A trip to outer space can wreak havoc on the human body.

Muscles atrophy, bones become porous and immune systems degrade in low gravity.

These effects, as frightening as they may sound, tend to be temporary. Astronauts returning from extended stays at the International Space Station mostly recover within a few months.

With initial funding of $25 million, the University of Pittsburgh’s new Trivedi Institute for Space and Global Biomedicine aims to study the medical challenges that occur in space to improve human health on Earth.

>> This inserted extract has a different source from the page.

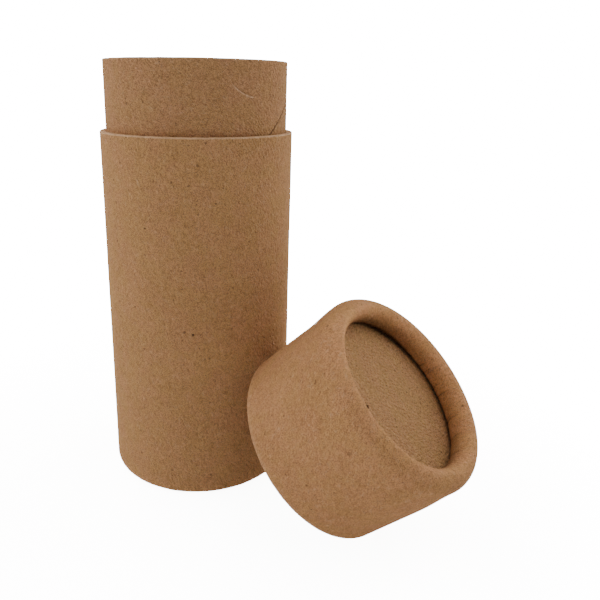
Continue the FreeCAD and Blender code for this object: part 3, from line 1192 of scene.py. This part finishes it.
def disc_surface(name, radius, thickness, upper, seed, dish, lip, crevice_shade_angle=0.0):
    """Die-cut disc: flat faces a little uneven and dished, and a rim with rounded corners.

    The section goes from the upper pole out to the rim, down it and back to the lower pole.
    The dish lowers the upper face by its depth times one less the square of the share of
    the radius, and the unevenness is only ever inwards. From about the radius lip, where a
    curled lip stands on it, the upper face gets painted shade, most of all about the given
    angle, where that also starts further in. Just inside the lip, 40 degrees before that
    angle, the upper face gets a little painted light.
    """
    corner = 0.2 * MM
    flat = spread(0.6 * MM, radius - corner, 46, lambda r: 1.0 + 3.0 * (r > radius - 1.5 * MM))
    turn = np.linspace(0.0, math.pi / 2.0, 6)[1:-1]
    side = np.linspace(-corner, corner - thickness, 5)
    out = np.concatenate([
        flat, radius - corner + corner * np.sin(turn), np.full(side.size, radius),
        radius - corner + corner * np.cos(turn), flat[::-1],
    ])[:, None]
    up = np.concatenate([
        np.zeros(flat.size), -corner + corner * np.cos(turn), side,
        corner - thickness - corner * np.sin(turn), np.full(flat.size, -thickness),
    ])[:, None]
    around = columns(300)
    share_out = out / radius
    rough = 0.02 * MM * (1.0 + unevenness(around, out, seed, 5, 9.0 * MM)) * share_out
    rough = rough * (1.0 - smooth_step(share_out, 0.93, 1.0))
    facing = 1.0 - 2.0 * smooth_step(-up, 0.3 * thickness, 0.7 * thickness)
    upper_face = facing > 0.0
    sunk = dish * (1.0 - share_out**2)
    up_now = up - facing * rough - sunk * upper_face + upper
    # painted shade on the upper face under the lip
    from_shade_angle = apart(around, crevice_shade_angle)
    dark = 0.4 + 0.45 * bell(from_shade_angle, 0.7)
    shade_from = lip - 0.1 * MM - 0.8 * MM * bell(from_shade_angle, 0.55)
    # painted light on the upper face just inside the lip
    inner_ring_light = bell(out - lip + 1.2 * MM, 0.9 * MM) * bell(apart(around, crevice_shade_angle - 0.7), 0.9)
    layers = {
        "wear_and_highlight": 1.0 - smooth_step(radius - out, 0.1 * MM, 0.5 * MM),
        "crease": dark * smooth_step(out, shade_from, shade_from + 0.35 * MM) * upper_face,
        "painted_light": 0.3 * inner_ring_light * upper_face,
        "ply": -up / thickness,
    }
    # the section runs outwards on top, so the rows are turned round to face outwards
    layers = {key: value[::-1] for key, value in layers.items()}
    points, edge_rows = turned(out, up_now, around)[::-1], (out > radius - 0.5 * corner)[::-1, 0]
    first, last = (0.0, 0.0, upper - thickness), (0.0, 0.0, upper - dish)
    return disc_mesh(name, points, first, last, layers, edge_rows)


class PUSHUP_OT_cap_floor(bpy.types.Operator):
    """Cut the disc that closes the cap and lay it in the cap's recess"""

    bl_idname = "push_up_tube.cap_floor"
    bl_label = "Cap Floor"

    def execute(self, context):
        """Lay the disc at the cap's height less its recess."""
        sizes, finish = context.scene.push_up_tube.cap, context.scene.push_up_tube.finish
        level = sizes.height - sizes.recess
        mesh = disc_surface(
            "cap_floor", sizes.radius - sizes.wall, sizes.disc, level, seed=41, dish=0.08 * MM,
            lip=cap_strip(sizes).end_radius(), crevice_shade_angle=sizes.crevice_shade_angle,
        )
        speck = np.array([-8.85 * MM, 2.51 * MM, level - 0.07 * MM]) @ CAP_AXES + CAP_OPEN_END
        lay_down(mesh, sizes)
        specks = [(speck, 0.45 * MM, 0.85)]
        board = board_material("disc_board", finish, finish.disc, lie=0.3, tooth=1.3, specks=specks)
        add_piece(mesh, "tube", "cap_disc", board, finish)
        return {"FINISHED"}


def collar_strip(sizes):
    """Path of the collar's board, from its lower rim over the crest to the end of the lip."""
    height, recess = sizes.crest - sizes.base, sizes.crest - sizes.plate_top
    return curled_strip(sizes, sizes.base, height, recess, corner=0.2 * MM)


class PUSHUP_OT_push_up_collar(bpy.types.Operator):
    """Wind the collar of the push-up piece, curled in over its plate"""

    bl_idname = "push_up_tube.push_up_collar"
    bl_label = "Push-Up Collar"

    def execute(self, context):
        """Pleat the board towards its lip.

        A pleat is an unevenness held above 0 and deepened by a smooth step towards the lip.
        """
        sizes, finish = context.scene.push_up_tube.push_up, context.scene.push_up_tube.finish
        strip = collar_strip(sizes)
        sheet = Sheet(strip, strip.rows(54), strip.rows(34), columns(400), cut_rows=5)
        along, on_outside = sheet.along, sheet.on_outside
        gathered = smooth_step(along, strip.begin[2], strip.length)
        fine = sheet.uneven(seed=51, turns=110, wavelength=50.0 * MM, waves=30)
        pleat = 0.03 * MM * gathered * np.maximum(0.6 + fine, 0.0)
        bitten = sheet.bitten(0.04 * MM, seed=52, turns=40)
        layers = {
            "wear_and_highlight": sheet.worn(0),
            # painted shade along the pleats' folds
            "crease": 0.45 * gathered * on_outside * smooth_step(fine, 0.5, 1.0),
            # painted light and shade on the curl
            "painted_light": curl_painted_light(sheet),
        }
        mesh = sheet.mesh(
            "push_up_collar", sizes.radius, along + sheet.near * bitten,
            sheet.across + on_outside * pleat, layers,
        )
        board = board_material("push_up_board", finish, finish.neck, lie=1.3)
        add_piece(mesh, "push_up", "push_up_ring", board, finish)
        return {"FINISHED"}


class PUSHUP_OT_push_up_plate(bpy.types.Operator):
    """Cut the plate that carries the product"""

    bl_idname = "push_up_tube.push_up_plate"
    bl_label = "Push-Up Plate"

    def execute(self, context):
        """Set the plate under the end of the collar's lip."""
        sizes, finish = context.scene.push_up_tube.push_up, context.scene.push_up_tube.finish
        mesh = disc_surface(
            "push_up_plate", sizes.radius - sizes.wall, sizes.plate, sizes.plate_top, seed=61,
            dish=0.05 * MM, lip=collar_strip(sizes).end_radius(),
        )
        board = board_material("plate_board", finish, finish.disc, lie=0.9)
        add_piece(mesh, "push_up", "push_up_disc", board, finish)
        return {"FINISHED"}


# ----------------------------------------------------------------------------------- stage


def placed(item, place, *axes):
    """Put an object in the scene with its x, y and z axes along three directions."""
    turn = Matrix(np.stack(axes, axis=1).tolist()).to_4x4()
    item.matrix_world = Matrix.Translation(place) @ turn
    bpy.context.scene.collection.objects.link(item)


def soft_light(name, azimuth, elevation, power, size=0.45, distance=0.6):
    """Square area light that faces the object from an azimuth and elevation, in degrees.

    Azimuth 0 is in front and 90 at the right. With back pointing from the object to the
    light, its z axis is back and its x axis is level.
    """
    turn, rise = math.radians(azimuth), math.radians(elevation)
    back = np.array([
        math.sin(turn) * math.cos(rise), -math.cos(turn) * math.cos(rise), math.sin(rise)
    ])
    level = np.array([math.cos(turn), math.sin(turn), 0.0])
    lamp = bpy.data.lights.new(name, "AREA")
    lamp.shape, lamp.size, lamp.energy = "SQUARE", size, power
    aim = np.array([0.02, -0.01, 0.05])
    holder = bpy.data.objects.new(name, lamp)
    placed(holder, aim + back * distance, level, np.cross(back, level), back)


class PUSHUP_OT_stage(bpy.types.Operator):
    """Set up the floor, the lights and the camera"""

    bl_idname = "push_up_tube.stage"
    bl_label = "Stage"

    def execute(self, context):
        """Lay the floor, empty the room, and set up five lights and the camera."""
        stage = context.scene.push_up_tube.stage
        self.floor(stage.white, stage.glow)
        self.room(context.scene, stage.white)
        soft_light("key_light", 225.0, 31.0, stage.key, 0.65)
        soft_light("fill_light", 285.0, 31.0, stage.fill, 0.65)
        soft_light("high_light", 79.0, 56.0, stage.high, 0.7)
        soft_light("side_light", 90.0, 12.0, stage.side)
        soft_light("back_light", 135.0, 12.0, stage.back)
        self.camera(context.scene, stage)
        return {"FINISHED"}

    @staticmethod
    def floor(white, glow):
        """Wide white floor, with a soft contact shadow near the object.

        The camera sees a mix of the lit floor and an even white. The lit floor's share falls
        to nothing away from the object, so that the floor meets the room without a line.
        From below the floor is not seen.
        """
        mesh = bpy.data.meshes.new("floor")
        half = 60.0
        corners = [(-half, -half, 0.0), (half, -half, 0.0), (half, half, 0.0), (-half, half, 0.0)]
        mesh.from_pydata(corners, [], [(0, 1, 2, 3)])
        floor = bpy.data.objects.new("floor", mesh)
        bpy.context.scene.collection.objects.link(floor)
        wiring, material = new_material("floor_white")
        glowing = wiring.add("ShaderNodeEmission", {"Strength": glow}, name="floor_glow").outputs[0]
        plain = wiring.add("ShaderNodeBsdfDiffuse", {"Color": (0.8, 0.8, 0.8, 1.0)}).outputs[0]
        plain = wiring.add("ShaderNodeAddShader", {0: plain, 1: glowing}).outputs[0]
        lit = wiring.add("ShaderNodeBsdfDiffuse", {"Color": (9.0, 9.0, 9.0, 1.0)}).outputs[0]
        even = wiring.add("ShaderNodeEmission", {"Strength": white}).outputs[0]
        clear = wiring.add("ShaderNodeBsdfTransparent").outputs[0]
        away = wiring.vector("LENGTH", wiring.object_place())[1]
        seen = wiring.shader_mix(wiring.ramp(away, 0.06, 0.2, 0.5, 1.0), lit, even)
        to_camera = wiring.add("ShaderNodeLightPath").outputs["Is Camera Ray"]
        above = wiring.shader_mix(to_camera, plain, seen)
        under = wiring.add("ShaderNodeNewGeometry").outputs["Backfacing"]
        wiring.finish("ShaderNodeOutputMaterial", wiring.shader_mix(under, above, clear))
        mesh.materials.append(material)

    @staticmethod
    def room(scene, white):
        """Empty room: white to the camera and unlit, so that only the soft lights shine."""
        world = bpy.data.worlds.new("room")
        world.use_nodes = True
        world.node_tree.nodes.clear()
        wiring = Wiring(world.node_tree)
        wide = {"Color": (1.0, 1.0, 1.0, 1.0)}
        dark = wiring.add("ShaderNodeBackground", {**wide, "Strength": 0.02}).outputs[0]
        seen = wiring.add("ShaderNodeBackground", {**wide, "Strength": white}).outputs[0]
        to_camera = wiring.add("ShaderNodeLightPath").outputs["Is Camera Ray"]
        wiring.finish("ShaderNodeOutputWorld", wiring.shader_mix(to_camera, dark, seen))
        scene.world = world

    @staticmethod
    def camera(scene, stage):
        """Camera in front of the tube, turned right, pitched down and rolled, in that order."""
        turn, pitch, roll = stage.camera_turn, stage.camera_pitch, stage.camera_roll
        ahead = np.array([
            math.sin(turn) * math.cos(pitch), math.cos(turn) * math.cos(pitch), -math.sin(pitch)
        ])
        right = np.array([math.cos(turn), -math.sin(turn), 0.0])
        down = np.cross(ahead, right)
        rolled_right = math.cos(roll) * right + math.sin(roll) * down
        rolled_down = -math.sin(roll) * right + math.cos(roll) * down
        camera = bpy.data.objects.new("camera", bpy.data.cameras.new("camera"))
        camera.data.lens = stage.camera_lens
        camera.data.shift_x, camera.data.shift_y = 0.0528, -0.0523
        camera.data.clip_start, camera.data.clip_end = 0.01, 200.0
        place = (0.0, -stage.camera_distance, stage.camera_height)
        placed(camera, place, rolled_right, -rolled_down, -ahead)
        scene.camera = camera


# --------------------------------------------------------------------------------- add-on

PIECES = (
    PUSHUP_OT_outer_sleeve, PUSHUP_OT_neck_sleeve, PUSHUP_OT_cap_board, PUSHUP_OT_cap_floor,
    PUSHUP_OT_push_up_collar, PUSHUP_OT_push_up_plate, PUSHUP_OT_stage,
)
GROUPS = (
    PUSHUP_PG_sleeves, PUSHUP_PG_cap, PUSHUP_PG_push_up, PUSHUP_PG_finish, PUSHUP_PG_stage,
    PUSHUP_PG_settings,
)


class PUSHUP_PT_panel(bpy.types.Panel):
    """Sizes, colours and makers of the pieces"""

    bl_idname = "PUSHUP_PT_panel"
    bl_label = "Push-Up Tube"
    bl_space_type = "VIEW_3D"
    bl_region_type = "UI"
    bl_category = "Push-Up Tube"

    def draw(self, context):
        """List every setting, then the makers."""
        settings = context.scene.push_up_tube
        for name in ("sleeves", "cap", "push_up", "finish", "stage"):
            box = self.layout.box()
            group = getattr(settings, name)
            box.label(text=name.replace("_", " ").title())
            for prop in type(group).__annotations__:
                box.prop(group, prop)
        for piece in PIECES:
            self.layout.operator(piece.bl_idname)


def register():
    """Adds the classes and the settings."""
    for kind in (*GROUPS, *PIECES, PUSHUP_PT_panel):
        bpy.utils.register_class(kind)
    bpy.types.Scene.push_up_tube = PointerProperty(type=PUSHUP_PG_settings)


def unregister():
    """Takes the settings and the classes away again."""
    del bpy.types.Scene.push_up_tube
    for kind in reversed((*GROUPS, *PIECES, PUSHUP_PT_panel)):
        bpy.utils.unregister_class(kind)


def main():
    """Makes every piece and the stage."""
    register()
    for piece in PIECES:
        make = getattr(bpy.ops.push_up_tube, piece.bl_idname.split(".")[1])
        make()


if __name__ == "__main__":
    main()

“That combination, the rapid onset and recovery in otherwise very healthy people, gives us a powerful window into aging, chronic disease and resilience,” Kate Rubins, a Pitt professor and the institute’s founding director, said during a press conference Thursday. “And it allows us to see biological mechanisms that are slow or hidden on Earth.”

Rubins, a NASA astronaut for 16 years and the first person to sequence DNA in space, is leading the institute alongside geneticist, space biologist and Pitt professor of surgery Chris Mason. Together, the longtime collaborators embody the university’s strengths in cutting-edge science and medicine.

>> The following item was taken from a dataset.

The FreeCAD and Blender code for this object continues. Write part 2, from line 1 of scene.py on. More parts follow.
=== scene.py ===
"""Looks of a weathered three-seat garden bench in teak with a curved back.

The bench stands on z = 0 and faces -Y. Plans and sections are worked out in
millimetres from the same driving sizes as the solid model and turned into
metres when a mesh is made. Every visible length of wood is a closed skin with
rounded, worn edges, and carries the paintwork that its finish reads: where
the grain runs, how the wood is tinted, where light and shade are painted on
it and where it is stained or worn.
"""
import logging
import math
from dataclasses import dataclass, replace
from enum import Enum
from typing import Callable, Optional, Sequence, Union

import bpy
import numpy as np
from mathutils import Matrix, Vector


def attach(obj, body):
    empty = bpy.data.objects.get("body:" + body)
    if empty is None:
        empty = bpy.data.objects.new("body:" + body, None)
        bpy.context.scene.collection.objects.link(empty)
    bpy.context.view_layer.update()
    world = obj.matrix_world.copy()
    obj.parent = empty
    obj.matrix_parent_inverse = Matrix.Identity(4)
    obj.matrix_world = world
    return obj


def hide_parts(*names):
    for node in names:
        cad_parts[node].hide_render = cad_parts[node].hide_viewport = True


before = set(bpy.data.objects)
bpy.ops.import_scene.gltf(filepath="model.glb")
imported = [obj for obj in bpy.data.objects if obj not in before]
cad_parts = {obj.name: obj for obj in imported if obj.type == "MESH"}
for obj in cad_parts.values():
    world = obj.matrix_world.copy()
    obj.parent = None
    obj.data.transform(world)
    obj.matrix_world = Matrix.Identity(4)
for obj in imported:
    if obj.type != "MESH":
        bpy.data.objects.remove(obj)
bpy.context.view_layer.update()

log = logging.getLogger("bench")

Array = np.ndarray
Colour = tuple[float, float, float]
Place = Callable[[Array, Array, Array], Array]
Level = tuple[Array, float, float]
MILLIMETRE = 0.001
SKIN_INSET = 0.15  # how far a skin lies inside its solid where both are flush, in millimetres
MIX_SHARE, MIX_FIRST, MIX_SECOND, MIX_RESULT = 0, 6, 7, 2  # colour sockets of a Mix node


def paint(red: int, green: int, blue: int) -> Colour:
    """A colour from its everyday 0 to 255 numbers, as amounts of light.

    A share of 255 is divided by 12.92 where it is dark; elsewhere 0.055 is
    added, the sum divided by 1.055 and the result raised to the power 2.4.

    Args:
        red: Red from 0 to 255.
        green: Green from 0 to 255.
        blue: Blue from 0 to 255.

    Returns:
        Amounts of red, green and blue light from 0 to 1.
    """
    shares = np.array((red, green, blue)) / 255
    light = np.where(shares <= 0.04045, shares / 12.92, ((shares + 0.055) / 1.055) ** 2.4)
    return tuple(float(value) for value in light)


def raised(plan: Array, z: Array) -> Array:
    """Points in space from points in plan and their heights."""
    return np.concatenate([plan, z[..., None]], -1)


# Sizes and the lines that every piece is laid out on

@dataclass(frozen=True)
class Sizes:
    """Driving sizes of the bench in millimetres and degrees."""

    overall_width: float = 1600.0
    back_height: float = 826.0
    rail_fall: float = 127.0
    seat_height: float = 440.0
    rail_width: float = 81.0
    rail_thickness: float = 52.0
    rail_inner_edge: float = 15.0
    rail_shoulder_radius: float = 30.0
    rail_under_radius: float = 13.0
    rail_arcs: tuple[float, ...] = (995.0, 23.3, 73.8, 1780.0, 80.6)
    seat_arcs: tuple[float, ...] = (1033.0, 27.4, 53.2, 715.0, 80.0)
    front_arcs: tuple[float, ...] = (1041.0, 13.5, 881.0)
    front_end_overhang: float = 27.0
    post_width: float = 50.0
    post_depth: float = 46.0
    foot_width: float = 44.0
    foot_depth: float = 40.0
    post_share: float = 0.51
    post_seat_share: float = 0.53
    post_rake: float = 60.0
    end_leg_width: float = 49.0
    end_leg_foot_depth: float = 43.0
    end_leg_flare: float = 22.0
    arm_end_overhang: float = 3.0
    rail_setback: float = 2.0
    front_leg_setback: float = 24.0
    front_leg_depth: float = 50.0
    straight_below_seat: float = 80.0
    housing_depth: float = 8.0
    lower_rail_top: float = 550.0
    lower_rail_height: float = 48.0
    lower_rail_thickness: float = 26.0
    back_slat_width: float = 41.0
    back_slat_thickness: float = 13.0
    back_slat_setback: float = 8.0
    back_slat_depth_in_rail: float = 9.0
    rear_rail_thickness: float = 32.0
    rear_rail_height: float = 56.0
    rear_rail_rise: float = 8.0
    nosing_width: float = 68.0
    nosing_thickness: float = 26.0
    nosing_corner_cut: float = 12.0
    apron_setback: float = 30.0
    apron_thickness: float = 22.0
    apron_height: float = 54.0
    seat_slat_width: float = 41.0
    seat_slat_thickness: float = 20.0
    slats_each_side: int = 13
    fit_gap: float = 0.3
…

Ashok Trivedi, the institute’s namesake, is providing much of the $25 million, with the rest coming from the university. His contribution underpins the creation of the first center of its kind in the country.

The Pittsburgh-based entrepreneur and philanthropist is a physicist by training. But since the roughly $4 billion sale of his information technology firm IGATE in 2015, he’s turned his attention toward what he believes is science’s most fruitful frontier.

“Physics has reached a level of creative maturity, while at the same time biological sciences are bubbling with youthful excitement,” Trivedi said. “That’s why I believe this coming century belongs to biological sciences.”

The institute is pursuing scientific breakthroughs on how microgravity and radiation — another hazard of space — effect cell growth and disease progression. But they’re also looking to apply experiences of diagnosing and treating maladies in space to other limited-resource environments, like rural communities and disaster zones.

For instance, astronauts have pioneered the use of handheld ultrasound machines with guidance from remote technicians — a process that could be replicated in places where sonographers are scarce.

The institute is starting with a nucleus of Northeastern universities, including Carnegie Mellon University, but has ambitions of becoming a global network. Research merging spaceflight and medicine has historically been concentrated in California, Florida and Texas, according to Mason.

It’s also working on agreements with NASA to use its testing facilities and commercial spaceflight companies to take experiments into orbit. Missions and projects are planned into the 2030s.

Pitt has already carved out a role in the field of spaceflight through its Pitt Space initiative, which was founded in 2024 under the leadership of Afshin Beheshti with a focus on engineering, computations and geology. The centers will coexist and collaborate.

Anantha Shekhar, senior vice chancellor for the health sciences at Pitt, credited Beheshti’s work for inspiring the university to dedicate a whole institute to studying space — not just a single laboratory.

“It all came together and then with the generous donor, now we had the resources to actually recruit great talent and build it at a bigger scale,” Shekhar said.